**RECORD LIST:**
#####

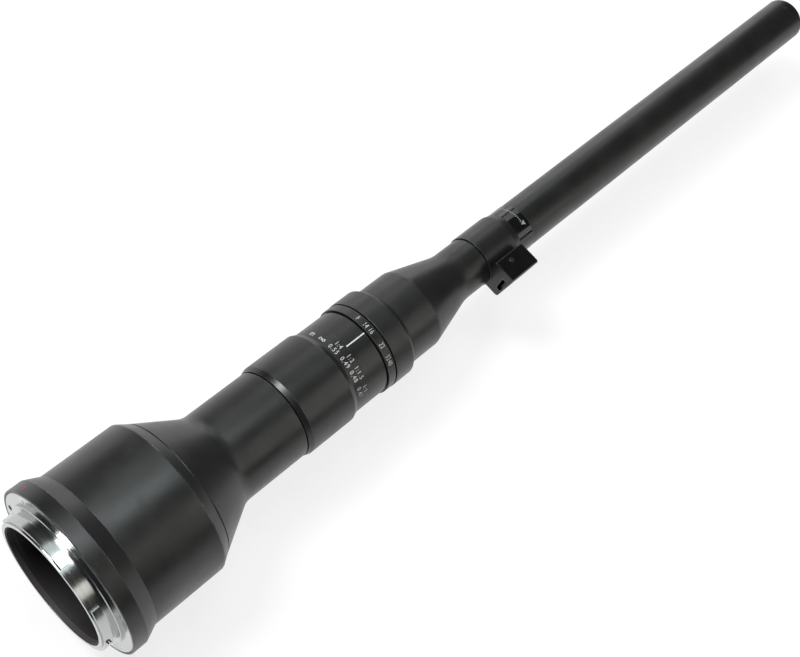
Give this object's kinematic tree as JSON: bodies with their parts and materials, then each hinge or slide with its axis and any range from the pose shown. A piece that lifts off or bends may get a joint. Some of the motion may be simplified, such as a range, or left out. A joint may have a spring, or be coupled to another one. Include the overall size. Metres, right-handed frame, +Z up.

#####

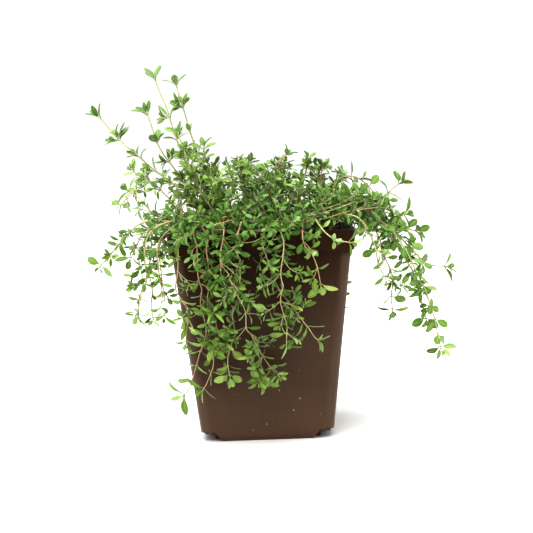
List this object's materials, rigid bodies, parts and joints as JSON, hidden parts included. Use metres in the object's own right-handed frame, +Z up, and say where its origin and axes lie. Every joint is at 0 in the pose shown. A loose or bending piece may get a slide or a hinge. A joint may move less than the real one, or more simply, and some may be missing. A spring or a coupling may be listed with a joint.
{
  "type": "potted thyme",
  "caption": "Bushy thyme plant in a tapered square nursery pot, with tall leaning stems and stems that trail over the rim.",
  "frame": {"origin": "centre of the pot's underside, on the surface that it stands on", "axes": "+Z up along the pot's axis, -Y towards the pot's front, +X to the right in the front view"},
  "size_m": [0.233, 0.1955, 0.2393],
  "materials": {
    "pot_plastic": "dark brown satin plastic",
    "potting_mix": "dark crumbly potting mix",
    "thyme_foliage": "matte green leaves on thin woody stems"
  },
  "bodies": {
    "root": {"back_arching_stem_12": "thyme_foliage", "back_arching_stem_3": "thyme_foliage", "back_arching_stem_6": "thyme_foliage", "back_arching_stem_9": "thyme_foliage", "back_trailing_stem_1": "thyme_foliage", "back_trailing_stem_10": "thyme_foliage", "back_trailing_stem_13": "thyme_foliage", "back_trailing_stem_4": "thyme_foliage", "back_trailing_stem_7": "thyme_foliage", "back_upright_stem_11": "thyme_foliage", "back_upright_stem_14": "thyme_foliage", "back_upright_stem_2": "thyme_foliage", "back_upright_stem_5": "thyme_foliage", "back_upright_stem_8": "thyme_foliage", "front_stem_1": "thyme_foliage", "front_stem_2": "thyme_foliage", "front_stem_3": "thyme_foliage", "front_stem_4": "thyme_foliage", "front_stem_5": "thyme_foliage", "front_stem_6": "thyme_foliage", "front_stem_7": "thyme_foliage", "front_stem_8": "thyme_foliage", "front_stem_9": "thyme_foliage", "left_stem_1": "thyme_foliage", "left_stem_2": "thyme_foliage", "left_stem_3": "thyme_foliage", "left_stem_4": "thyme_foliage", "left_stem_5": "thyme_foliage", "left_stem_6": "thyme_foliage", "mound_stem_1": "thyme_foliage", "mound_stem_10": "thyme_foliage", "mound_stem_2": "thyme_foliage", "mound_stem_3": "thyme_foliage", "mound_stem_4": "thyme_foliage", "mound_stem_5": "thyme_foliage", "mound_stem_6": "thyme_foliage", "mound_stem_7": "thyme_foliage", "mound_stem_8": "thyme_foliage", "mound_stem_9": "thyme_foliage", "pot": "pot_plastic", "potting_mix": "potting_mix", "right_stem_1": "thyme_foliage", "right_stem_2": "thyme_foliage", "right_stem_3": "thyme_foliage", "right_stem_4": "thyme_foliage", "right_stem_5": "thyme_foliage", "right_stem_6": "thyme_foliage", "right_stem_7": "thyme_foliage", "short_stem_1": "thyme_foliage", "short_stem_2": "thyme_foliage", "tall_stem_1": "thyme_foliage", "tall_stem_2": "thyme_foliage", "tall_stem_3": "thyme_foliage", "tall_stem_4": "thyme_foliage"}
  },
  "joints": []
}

#####

**WORK INSTRUCTIONS:**
Go through the material line by line. Show each line that contains the string "frame".

**RESPONSE BELOW:**
Give this object's kinematic tree as JSON: bodies with their parts and materials, then each hinge or slide with its axis and any range from the pose shown. A piece that lifts off or bends may get a joint. Some of the motion may be simplified, such as a range, or left out. A joint may have a spring, or be coupled to another one. Include the overall size. Metres, right-handed frame, +Z up.
List this object's materials, rigid bodies, parts and joints as JSON, hidden parts included. Use metres in the object's own right-handed frame, +Z up, and say where its origin and axes lie. Every joint is at 0 in the pose shown. A loose or bending piece may get a slide or a hinge. A joint may move less than the real one, or more simply, and some may be missing. A spring or a coupling may be listed with a joint.
  "frame": {"origin": "centre of the pot's underside, on the surface that it stands on", "axes": "+Z up along the pot's axis, -Y towards the pot's front, +X to the right in the front view"},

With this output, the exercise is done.